--- start SUPPLIED ENTRIES ---
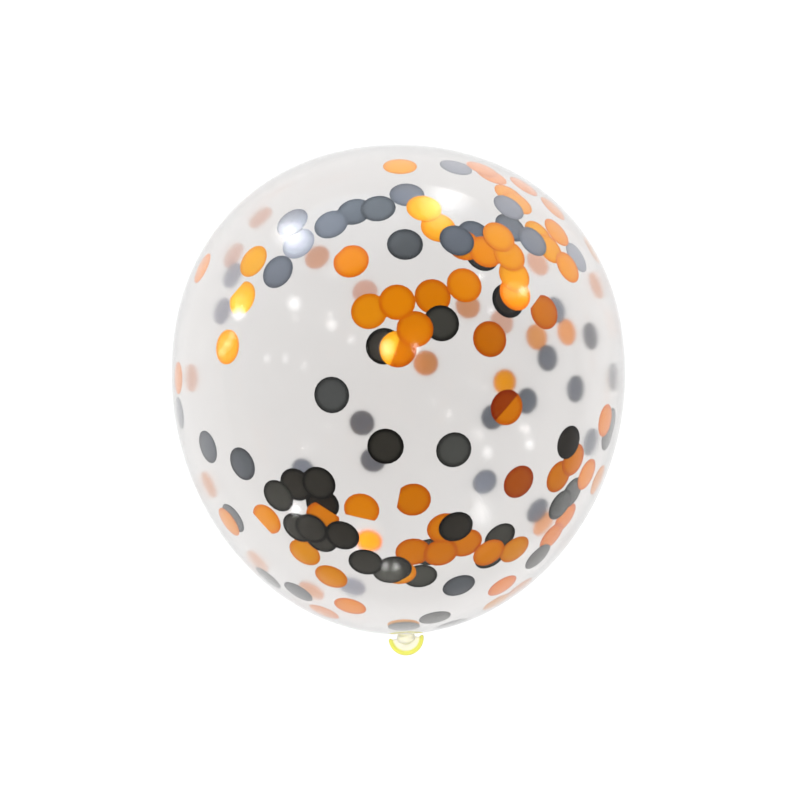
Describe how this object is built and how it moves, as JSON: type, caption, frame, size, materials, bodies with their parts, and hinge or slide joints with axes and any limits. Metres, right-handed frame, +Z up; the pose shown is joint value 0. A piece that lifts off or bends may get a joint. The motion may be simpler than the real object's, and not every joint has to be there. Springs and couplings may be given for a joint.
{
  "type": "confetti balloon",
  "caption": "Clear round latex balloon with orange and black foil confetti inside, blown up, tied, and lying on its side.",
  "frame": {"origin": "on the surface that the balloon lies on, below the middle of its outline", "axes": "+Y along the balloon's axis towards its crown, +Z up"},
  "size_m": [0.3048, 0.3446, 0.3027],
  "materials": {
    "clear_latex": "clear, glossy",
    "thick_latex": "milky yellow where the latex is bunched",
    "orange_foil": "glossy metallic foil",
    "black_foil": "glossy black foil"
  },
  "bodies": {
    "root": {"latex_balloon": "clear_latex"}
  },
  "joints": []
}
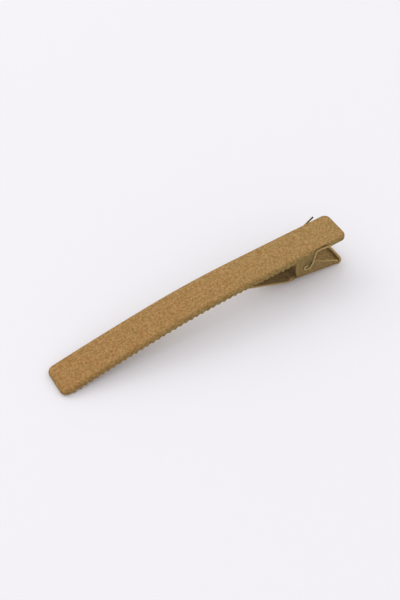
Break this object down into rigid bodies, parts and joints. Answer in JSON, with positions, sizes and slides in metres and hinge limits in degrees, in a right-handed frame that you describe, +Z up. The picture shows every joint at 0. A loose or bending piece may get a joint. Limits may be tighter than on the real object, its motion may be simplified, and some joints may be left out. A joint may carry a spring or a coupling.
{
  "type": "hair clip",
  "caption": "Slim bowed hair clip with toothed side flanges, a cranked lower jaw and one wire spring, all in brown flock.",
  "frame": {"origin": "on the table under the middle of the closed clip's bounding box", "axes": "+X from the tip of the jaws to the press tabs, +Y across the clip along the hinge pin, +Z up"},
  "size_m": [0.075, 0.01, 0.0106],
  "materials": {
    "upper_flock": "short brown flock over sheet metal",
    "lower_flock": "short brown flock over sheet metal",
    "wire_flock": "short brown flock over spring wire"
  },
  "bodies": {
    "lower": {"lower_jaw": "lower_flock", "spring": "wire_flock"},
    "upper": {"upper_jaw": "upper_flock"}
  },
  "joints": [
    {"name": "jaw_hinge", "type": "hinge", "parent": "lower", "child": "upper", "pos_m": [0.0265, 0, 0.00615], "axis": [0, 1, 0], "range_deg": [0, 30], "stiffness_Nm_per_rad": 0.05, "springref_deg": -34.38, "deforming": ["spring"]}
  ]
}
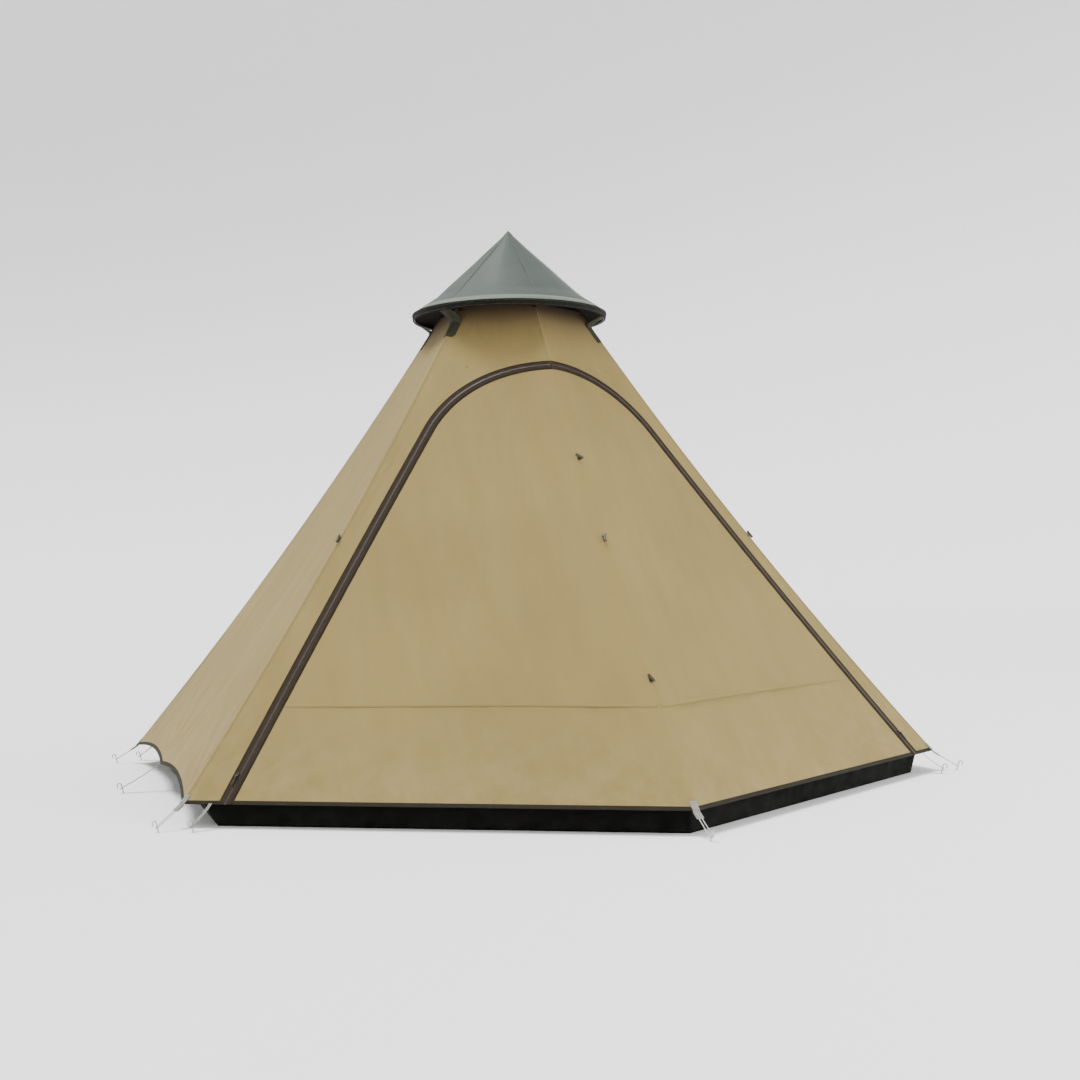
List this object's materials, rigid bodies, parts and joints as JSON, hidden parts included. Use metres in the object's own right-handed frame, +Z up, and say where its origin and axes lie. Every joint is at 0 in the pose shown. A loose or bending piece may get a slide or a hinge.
--- end SUPPLIED ENTRIES ---
Write down every line of the data exactly as it appears above.

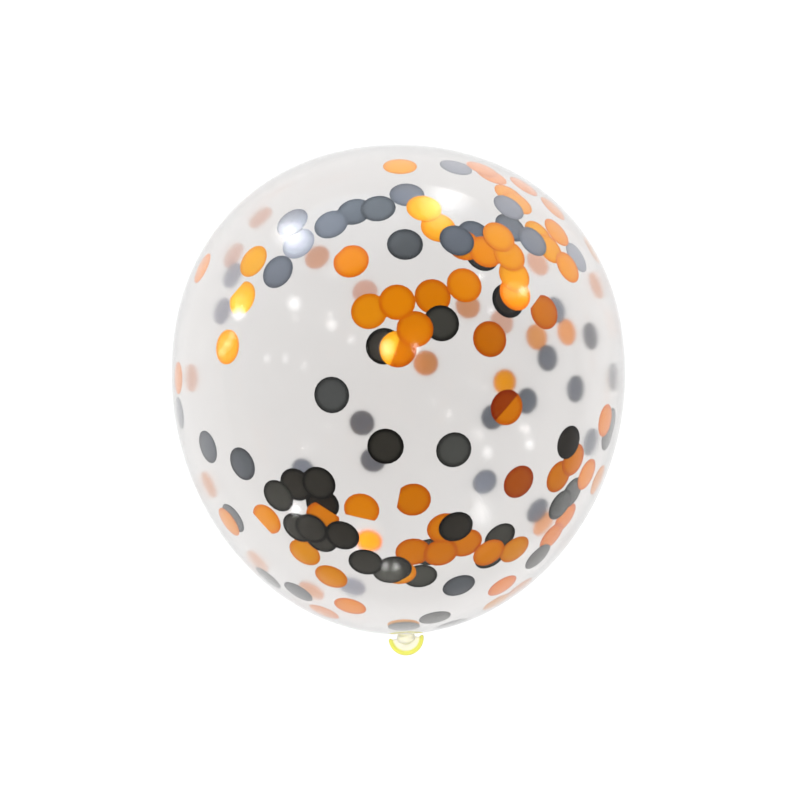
Describe how this object is built and how it moves, as JSON: type, caption, frame, size, materials, bodies with their parts, and hinge or slide joints with axes and any limits. Metres, right-handed frame, +Z up; the pose shown is joint value 0. A piece that lifts off or bends may get a joint. The motion may be simpler than the real object's, and not every joint has to be there. Springs and couplings may be given for a joint.
{
  "type": "confetti balloon",
  "caption": "Clear round latex balloon with orange and black foil confetti inside, blown up, tied, and lying on its side.",
  "frame": {"origin": "on the surface that the balloon lies on, below the middle of its outline", "axes": "+Y along the balloon's axis towards its crown, +Z up"},
  "size_m": [0.3048, 0.3446, 0.3027],
  "materials": {
    "clear_latex": "clear, glossy",
    "thick_latex": "milky yellow where the latex is bunched",
    "orange_foil": "glossy metallic foil",
    "black_foil": "glossy black foil"
  },
  "bodies": {
    "root": {"latex_balloon": "clear_latex"}
  },
  "joints": []
}
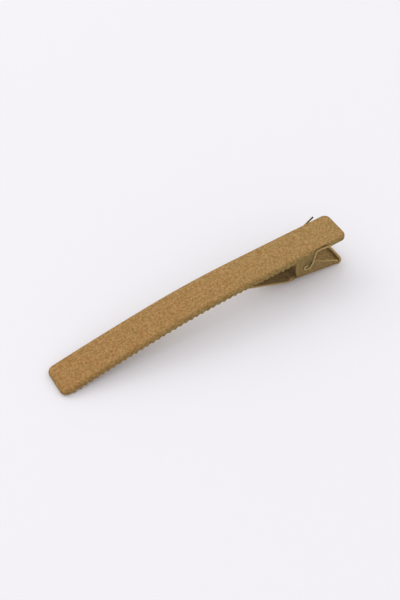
Break this object down into rigid bodies, parts and joints. Answer in JSON, with positions, sizes and slides in metres and hinge limits in degrees, in a right-handed frame that you describe, +Z up. The picture shows every joint at 0. A loose or bending piece may get a joint. Limits may be tighter than on the real object, its motion may be simplified, and some joints may be left out. A joint may carry a spring or a coupling.
{
  "type": "hair clip",
  "caption": "Slim bowed hair clip with toothed side flanges, a cranked lower jaw and one wire spring, all in brown flock.",
  "frame": {"origin": "on the table under the middle of the closed clip's bounding box", "axes": "+X from the tip of the jaws to the press tabs, +Y across the clip along the hinge pin, +Z up"},
  "size_m": [0.075, 0.01, 0.0106],
  "materials": {
    "upper_flock": "short brown flock over sheet metal",
    "lower_flock": "short brown flock over sheet metal",
    "wire_flock": "short brown flock over spring wire"
  },
  "bodies": {
    "lower": {"lower_jaw": "lower_flock", "spring": "wire_flock"},
    "upper": {"upper_jaw": "upper_flock"}
  },
  "joints": [
    {"name": "jaw_hinge", "type": "hinge", "parent": "lower", "child": "upper", "pos_m": [0.0265, 0, 0.00615], "axis": [0, 1, 0], "range_deg": [0, 30], "stiffness_Nm_per_rad": 0.05, "springref_deg": -34.38, "deforming": ["spring"]}
  ]
}
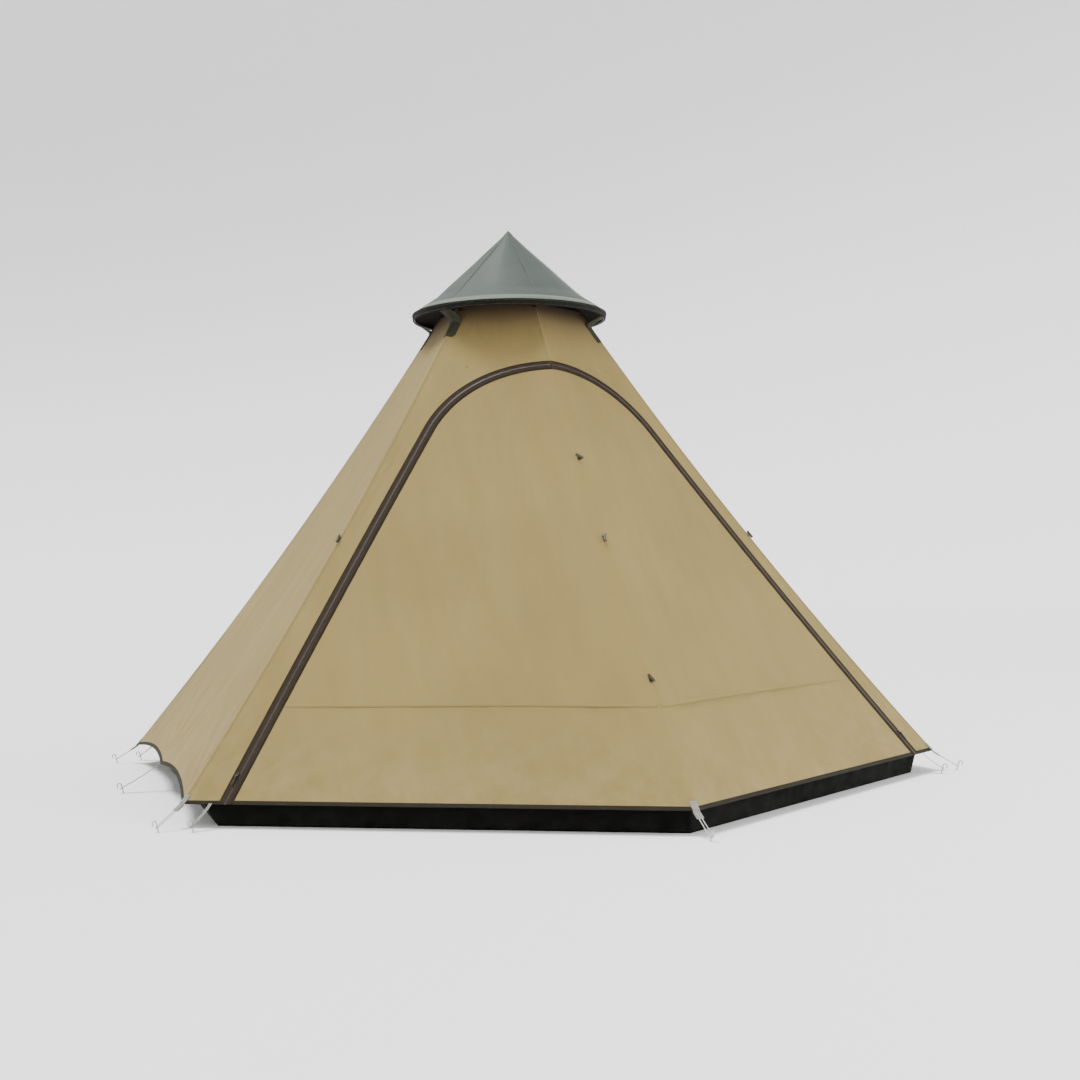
List this object's materials, rigid bodies, parts and joints as JSON, hidden parts included. Use metres in the object's own right-handed frame, +Z up, and say where its origin and axes lie. Every joint is at 0 in the pose shown. A loose or bending piece may get a slide or a hinge.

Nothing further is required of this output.